The landscapes lose their Now in an entirely concrete sense: the railroads deprive them of their local time. As long as they remained isolated from each other, they had their individual times: London ran four minutes ahead of time in Reading, seven minutes and thirty seconds ahead of Cirencester time, fourteen minutes ahead of Bridgewater time. [2. P. S. Bagwell, The Transport Revolution from 1770 (London, 1974)]
This patchwork of time zones was no problem as long as traffic between the places was so slow that the temporal differences really did not matter; but the temporal foreshortening of the distances, effected by the trains, now confronts not only the places but also their differing local times with each other. Under traditional circumstances, a supraregional schedule would be impossible: times of departure and arrival are valid only for the place whose local time is being used. For the next station, with its own time, that previous time is no longer valid. Regular traffic needs standardized time, and this is quite analogous to the way in which the technical collective of rail and carriage undermined individual traffic and brought about the transportation monopoly.

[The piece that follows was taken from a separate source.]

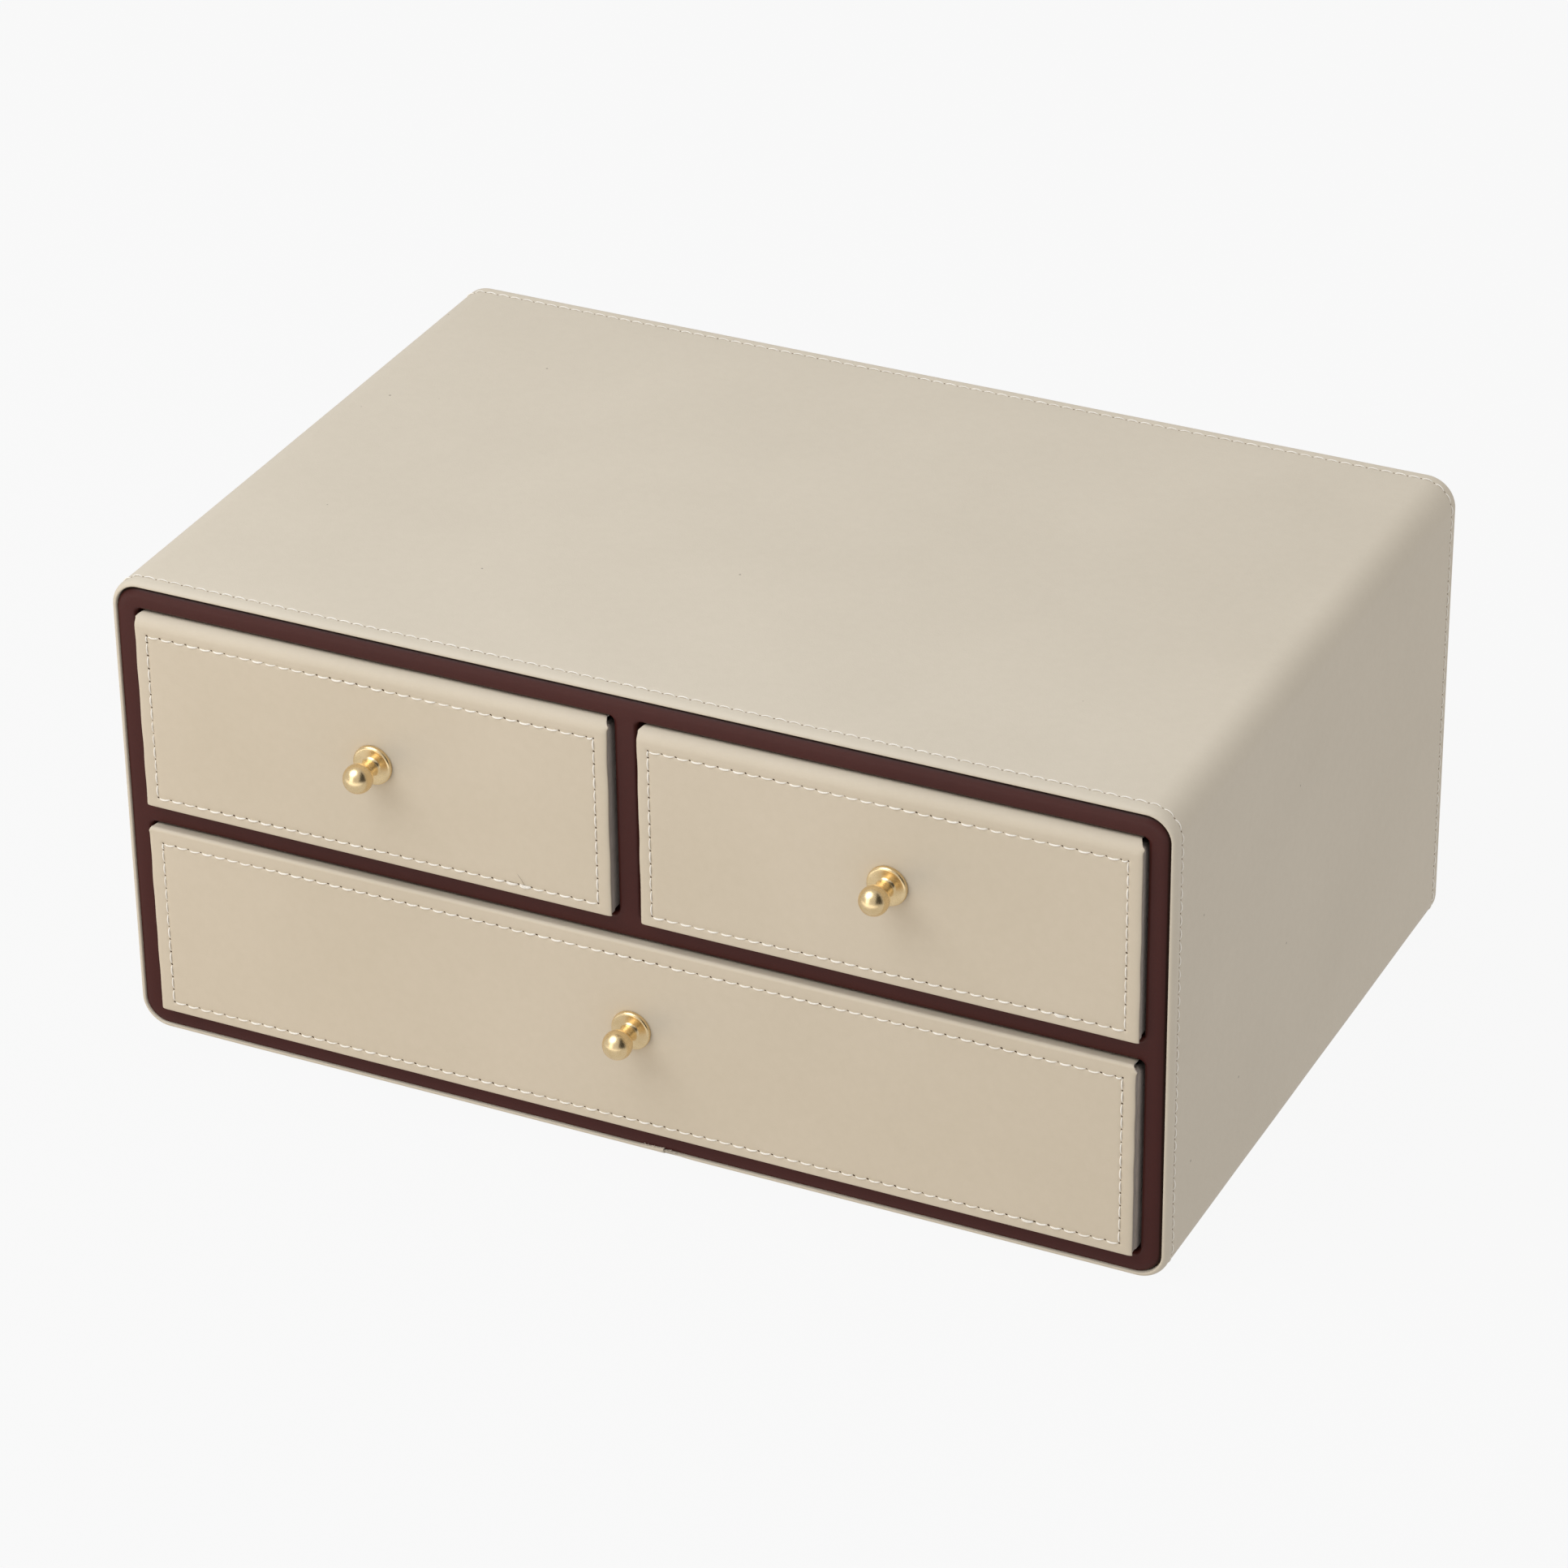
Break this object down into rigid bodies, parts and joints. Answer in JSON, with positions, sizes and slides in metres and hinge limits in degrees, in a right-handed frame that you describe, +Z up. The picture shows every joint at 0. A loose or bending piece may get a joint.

In the 1840’s, the individual English railway companies proceed to standardize time, while not coordinating their efforts with each other. Each company institutes a new time on its own line. The process is so novel that it is repeated daily, in the most cumbersome manner, as Bagwell describes, a propos of the Grand Junction Company’s procedure:
Each morning an Admiralty messenger carried a watch bearing the correct time to the guard on the down Irish Mail leaving Euston for Holyhead. On arrival at Holyhead the time was passed on to officials on the Kingston boat who carried it over to Dublin. On the return mail to Euston the watch was carried back to the Admiralty messenger at Euston once more.
[3. Ibid., p. 125.]
The Walter Benjamin essay referenced — The Work of Art in the Age of Mechanical Reproduction — is available (for free) online , but instead I’ve ordered a print copy of illuminations, which contains it, and will now wait the however many days it takes for that phyisical rendering of it to arrive.